> **Material provided**
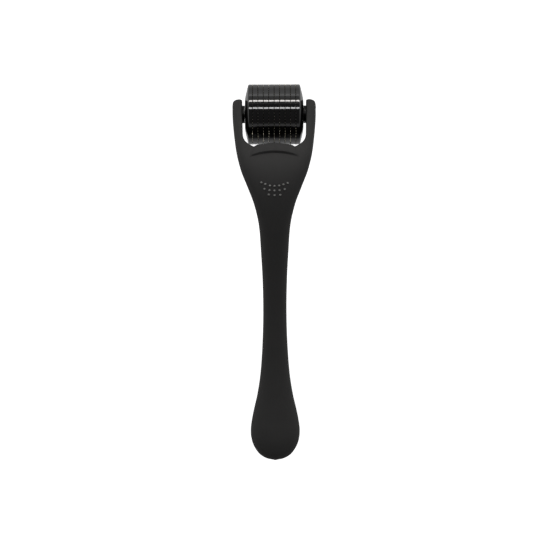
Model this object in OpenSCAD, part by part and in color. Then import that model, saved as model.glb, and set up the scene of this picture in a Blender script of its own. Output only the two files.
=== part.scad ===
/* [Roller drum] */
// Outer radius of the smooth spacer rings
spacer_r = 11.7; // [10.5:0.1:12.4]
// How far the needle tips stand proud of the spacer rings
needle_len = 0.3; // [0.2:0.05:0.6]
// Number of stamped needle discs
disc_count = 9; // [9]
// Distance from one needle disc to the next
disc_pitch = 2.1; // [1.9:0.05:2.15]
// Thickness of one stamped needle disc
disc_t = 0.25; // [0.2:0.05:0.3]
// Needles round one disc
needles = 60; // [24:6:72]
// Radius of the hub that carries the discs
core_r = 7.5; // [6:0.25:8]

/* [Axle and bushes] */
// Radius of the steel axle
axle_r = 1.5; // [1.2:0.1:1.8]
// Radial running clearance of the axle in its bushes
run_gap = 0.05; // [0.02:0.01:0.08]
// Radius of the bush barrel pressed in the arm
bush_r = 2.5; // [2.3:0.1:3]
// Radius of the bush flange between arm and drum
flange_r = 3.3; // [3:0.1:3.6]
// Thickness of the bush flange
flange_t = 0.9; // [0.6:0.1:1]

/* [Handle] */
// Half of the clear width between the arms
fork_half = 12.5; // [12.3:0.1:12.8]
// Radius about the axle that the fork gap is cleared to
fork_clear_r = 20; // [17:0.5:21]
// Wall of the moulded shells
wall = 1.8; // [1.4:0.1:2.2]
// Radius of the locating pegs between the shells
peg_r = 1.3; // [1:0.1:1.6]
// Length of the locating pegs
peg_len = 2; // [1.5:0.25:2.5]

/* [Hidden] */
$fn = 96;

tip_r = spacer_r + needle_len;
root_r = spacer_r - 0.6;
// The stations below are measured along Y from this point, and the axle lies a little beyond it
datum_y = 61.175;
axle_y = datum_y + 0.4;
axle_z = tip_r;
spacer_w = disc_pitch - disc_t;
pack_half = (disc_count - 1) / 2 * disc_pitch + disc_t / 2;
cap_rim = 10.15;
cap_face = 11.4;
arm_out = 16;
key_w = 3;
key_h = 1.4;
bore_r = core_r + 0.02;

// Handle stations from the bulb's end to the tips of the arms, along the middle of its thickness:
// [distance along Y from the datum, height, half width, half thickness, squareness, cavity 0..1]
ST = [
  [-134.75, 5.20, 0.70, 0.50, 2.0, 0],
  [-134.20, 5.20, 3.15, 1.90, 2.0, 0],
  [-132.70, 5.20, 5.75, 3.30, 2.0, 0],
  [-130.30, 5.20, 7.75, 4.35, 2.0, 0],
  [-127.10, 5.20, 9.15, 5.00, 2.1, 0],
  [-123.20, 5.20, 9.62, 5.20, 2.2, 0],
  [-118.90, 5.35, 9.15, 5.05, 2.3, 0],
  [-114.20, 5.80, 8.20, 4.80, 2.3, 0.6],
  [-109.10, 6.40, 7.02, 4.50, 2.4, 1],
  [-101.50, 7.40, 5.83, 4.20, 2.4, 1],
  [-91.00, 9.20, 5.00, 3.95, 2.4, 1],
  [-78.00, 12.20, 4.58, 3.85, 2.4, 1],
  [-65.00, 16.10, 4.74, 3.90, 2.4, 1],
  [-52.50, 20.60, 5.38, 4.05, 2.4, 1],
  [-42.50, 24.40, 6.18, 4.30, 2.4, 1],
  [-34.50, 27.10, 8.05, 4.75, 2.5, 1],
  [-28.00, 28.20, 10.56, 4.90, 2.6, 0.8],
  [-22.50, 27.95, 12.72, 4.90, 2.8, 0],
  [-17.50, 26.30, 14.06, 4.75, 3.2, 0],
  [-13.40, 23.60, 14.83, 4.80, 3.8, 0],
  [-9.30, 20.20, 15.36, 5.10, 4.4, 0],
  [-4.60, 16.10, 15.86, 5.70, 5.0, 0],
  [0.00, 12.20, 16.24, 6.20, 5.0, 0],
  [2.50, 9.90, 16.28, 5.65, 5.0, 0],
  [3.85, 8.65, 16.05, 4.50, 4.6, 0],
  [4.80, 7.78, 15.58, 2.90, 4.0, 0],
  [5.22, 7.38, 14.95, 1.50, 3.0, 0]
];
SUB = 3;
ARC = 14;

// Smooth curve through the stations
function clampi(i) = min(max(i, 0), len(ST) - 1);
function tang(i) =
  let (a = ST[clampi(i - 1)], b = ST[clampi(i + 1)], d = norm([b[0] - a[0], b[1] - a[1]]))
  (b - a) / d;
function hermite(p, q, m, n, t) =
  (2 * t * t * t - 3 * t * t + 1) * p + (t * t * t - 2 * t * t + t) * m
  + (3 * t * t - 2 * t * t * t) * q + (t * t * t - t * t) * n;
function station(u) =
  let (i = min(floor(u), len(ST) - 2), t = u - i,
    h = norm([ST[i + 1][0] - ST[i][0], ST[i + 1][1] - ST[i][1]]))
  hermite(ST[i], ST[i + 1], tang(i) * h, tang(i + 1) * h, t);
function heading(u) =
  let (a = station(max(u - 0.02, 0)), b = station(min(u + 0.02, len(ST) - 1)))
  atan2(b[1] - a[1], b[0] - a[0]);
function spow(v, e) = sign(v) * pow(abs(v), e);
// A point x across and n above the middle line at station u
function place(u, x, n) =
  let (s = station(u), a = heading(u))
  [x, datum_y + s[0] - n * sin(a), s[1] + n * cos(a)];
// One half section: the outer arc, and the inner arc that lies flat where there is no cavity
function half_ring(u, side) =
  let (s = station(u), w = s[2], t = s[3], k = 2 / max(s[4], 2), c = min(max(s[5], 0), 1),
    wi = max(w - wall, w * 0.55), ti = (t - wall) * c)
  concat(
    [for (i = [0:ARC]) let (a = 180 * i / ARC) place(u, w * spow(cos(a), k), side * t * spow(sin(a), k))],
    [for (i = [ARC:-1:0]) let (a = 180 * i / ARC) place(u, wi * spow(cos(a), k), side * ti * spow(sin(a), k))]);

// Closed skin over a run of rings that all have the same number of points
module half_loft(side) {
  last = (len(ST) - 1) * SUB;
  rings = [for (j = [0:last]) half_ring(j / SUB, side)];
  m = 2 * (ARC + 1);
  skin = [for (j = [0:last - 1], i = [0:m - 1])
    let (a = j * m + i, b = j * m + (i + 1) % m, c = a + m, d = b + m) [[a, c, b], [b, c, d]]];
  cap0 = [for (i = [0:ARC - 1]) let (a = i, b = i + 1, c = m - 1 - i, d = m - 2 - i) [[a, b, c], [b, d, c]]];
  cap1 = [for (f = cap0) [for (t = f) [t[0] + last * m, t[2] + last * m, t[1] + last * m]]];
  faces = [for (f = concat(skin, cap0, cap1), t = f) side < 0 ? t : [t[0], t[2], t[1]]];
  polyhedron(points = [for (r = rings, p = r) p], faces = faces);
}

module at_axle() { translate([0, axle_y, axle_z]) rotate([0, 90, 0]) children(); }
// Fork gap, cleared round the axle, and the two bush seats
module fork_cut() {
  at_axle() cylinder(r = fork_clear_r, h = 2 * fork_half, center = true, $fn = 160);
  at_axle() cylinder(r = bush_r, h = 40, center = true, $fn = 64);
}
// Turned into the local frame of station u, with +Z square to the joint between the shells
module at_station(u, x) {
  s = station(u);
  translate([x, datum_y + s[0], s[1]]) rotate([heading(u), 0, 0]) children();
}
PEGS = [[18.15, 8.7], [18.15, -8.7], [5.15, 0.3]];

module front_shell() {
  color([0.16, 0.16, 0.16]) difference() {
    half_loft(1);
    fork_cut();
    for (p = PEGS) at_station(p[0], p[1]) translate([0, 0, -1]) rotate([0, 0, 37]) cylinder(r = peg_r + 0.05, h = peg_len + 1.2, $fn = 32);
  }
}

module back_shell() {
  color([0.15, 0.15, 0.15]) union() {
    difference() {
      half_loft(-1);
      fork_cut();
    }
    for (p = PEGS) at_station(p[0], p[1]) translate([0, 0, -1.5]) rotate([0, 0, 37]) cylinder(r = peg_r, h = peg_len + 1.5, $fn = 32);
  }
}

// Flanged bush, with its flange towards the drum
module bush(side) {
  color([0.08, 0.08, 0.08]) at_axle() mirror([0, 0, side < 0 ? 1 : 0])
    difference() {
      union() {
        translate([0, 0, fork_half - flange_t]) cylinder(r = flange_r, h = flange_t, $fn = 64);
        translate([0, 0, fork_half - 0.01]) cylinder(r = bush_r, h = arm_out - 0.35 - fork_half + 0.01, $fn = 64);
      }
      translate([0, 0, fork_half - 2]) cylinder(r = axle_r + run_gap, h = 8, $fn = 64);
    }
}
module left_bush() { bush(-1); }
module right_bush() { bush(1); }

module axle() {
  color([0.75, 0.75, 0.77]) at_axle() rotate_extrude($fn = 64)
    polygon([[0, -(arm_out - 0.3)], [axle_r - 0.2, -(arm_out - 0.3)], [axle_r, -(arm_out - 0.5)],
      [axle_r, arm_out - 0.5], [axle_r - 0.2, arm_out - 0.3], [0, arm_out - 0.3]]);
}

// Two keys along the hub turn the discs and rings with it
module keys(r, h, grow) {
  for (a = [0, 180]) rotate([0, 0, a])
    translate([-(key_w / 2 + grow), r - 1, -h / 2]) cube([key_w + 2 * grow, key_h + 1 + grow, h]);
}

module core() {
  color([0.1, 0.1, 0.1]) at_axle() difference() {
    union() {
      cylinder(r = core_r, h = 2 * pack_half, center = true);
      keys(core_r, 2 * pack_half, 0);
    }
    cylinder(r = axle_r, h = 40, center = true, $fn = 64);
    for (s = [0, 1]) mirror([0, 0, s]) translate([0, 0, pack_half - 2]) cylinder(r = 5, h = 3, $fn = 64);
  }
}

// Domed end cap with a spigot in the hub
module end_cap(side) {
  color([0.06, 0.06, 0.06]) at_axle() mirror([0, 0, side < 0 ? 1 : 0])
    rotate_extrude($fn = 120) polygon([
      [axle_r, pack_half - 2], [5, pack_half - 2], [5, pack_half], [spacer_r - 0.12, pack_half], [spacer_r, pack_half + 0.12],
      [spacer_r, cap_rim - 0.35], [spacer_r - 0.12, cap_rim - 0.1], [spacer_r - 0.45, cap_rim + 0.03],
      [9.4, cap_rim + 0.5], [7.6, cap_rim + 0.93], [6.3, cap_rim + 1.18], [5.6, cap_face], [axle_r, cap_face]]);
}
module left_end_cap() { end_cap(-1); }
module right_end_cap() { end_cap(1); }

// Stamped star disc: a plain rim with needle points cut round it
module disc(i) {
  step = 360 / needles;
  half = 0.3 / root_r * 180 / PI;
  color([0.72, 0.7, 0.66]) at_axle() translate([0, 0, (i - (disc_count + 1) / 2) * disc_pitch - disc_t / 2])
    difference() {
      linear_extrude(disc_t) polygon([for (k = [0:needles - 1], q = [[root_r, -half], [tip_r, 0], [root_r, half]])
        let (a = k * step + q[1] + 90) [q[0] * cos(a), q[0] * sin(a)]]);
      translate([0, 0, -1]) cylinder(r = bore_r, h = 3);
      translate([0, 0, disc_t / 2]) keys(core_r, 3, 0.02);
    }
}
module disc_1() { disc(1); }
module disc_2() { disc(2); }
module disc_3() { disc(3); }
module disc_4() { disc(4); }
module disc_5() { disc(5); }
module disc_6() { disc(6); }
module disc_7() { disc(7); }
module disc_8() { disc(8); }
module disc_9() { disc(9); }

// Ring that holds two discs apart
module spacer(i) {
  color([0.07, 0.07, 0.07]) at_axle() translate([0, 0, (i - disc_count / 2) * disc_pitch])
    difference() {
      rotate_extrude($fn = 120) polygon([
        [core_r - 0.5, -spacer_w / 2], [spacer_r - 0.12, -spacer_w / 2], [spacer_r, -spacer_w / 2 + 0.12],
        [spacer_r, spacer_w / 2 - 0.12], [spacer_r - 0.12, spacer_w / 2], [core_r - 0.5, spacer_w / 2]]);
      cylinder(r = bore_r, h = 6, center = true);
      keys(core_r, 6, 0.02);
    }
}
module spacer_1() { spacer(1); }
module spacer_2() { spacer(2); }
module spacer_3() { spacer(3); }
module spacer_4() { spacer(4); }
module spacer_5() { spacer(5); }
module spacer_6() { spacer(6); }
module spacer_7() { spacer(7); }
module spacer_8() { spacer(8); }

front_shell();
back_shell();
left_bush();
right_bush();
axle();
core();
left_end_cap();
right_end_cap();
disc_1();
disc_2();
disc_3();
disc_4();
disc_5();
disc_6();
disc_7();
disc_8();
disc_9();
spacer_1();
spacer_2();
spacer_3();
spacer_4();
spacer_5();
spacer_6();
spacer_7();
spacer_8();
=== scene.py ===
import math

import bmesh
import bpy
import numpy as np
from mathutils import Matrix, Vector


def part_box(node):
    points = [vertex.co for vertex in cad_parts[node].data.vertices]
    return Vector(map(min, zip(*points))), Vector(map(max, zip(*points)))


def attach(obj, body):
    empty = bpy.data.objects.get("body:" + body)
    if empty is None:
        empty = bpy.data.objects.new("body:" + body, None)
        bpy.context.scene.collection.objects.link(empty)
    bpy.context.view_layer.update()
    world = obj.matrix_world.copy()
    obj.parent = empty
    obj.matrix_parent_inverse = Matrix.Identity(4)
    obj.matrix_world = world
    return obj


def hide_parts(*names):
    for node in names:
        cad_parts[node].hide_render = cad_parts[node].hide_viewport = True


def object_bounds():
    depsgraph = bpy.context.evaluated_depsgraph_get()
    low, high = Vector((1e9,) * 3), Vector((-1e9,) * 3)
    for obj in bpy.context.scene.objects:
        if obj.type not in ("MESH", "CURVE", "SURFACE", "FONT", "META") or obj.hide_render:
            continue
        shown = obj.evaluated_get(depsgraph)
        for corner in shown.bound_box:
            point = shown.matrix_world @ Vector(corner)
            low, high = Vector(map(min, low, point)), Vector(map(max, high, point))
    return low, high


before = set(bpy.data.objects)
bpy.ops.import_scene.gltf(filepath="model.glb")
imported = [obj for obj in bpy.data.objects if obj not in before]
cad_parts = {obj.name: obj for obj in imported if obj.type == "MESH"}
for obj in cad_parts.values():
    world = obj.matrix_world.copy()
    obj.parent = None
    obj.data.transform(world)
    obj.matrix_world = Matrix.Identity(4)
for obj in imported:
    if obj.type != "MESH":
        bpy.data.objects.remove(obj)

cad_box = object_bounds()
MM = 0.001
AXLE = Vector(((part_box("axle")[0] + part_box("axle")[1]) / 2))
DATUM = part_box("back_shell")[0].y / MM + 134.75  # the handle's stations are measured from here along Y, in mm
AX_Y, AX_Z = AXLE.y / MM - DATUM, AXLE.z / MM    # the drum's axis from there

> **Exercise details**
Everything from the line containing "front_shell();" down to the line containing "obj.matrix_parent_inverse = Matrix.Identity(4)" should be retyped exactly, both lines included, and nothing more.

> **Exercise response**
front_shell();
back_shell();
left_bush();
right_bush();
axle();
core();
left_end_cap();
right_end_cap();
disc_1();
disc_2();
disc_3();
disc_4();
disc_5();
disc_6();
disc_7();
disc_8();
disc_9();
spacer_1();
spacer_2();
spacer_3();
spacer_4();
spacer_5();
spacer_6();
spacer_7();
spacer_8();
=== scene.py ===
import math

import bmesh
import bpy
import numpy as np
from mathutils import Matrix, Vector


def part_box(node):
    points = [vertex.co for vertex in cad_parts[node].data.vertices]
    return Vector(map(min, zip(*points))), Vector(map(max, zip(*points)))


def attach(obj, body):
    empty = bpy.data.objects.get("body:" + body)
    if empty is None:
        empty = bpy.data.objects.new("body:" + body, None)
        bpy.context.scene.collection.objects.link(empty)
    bpy.context.view_layer.update()
    world = obj.matrix_world.copy()
    obj.parent = empty
    obj.matrix_parent_inverse = Matrix.Identity(4)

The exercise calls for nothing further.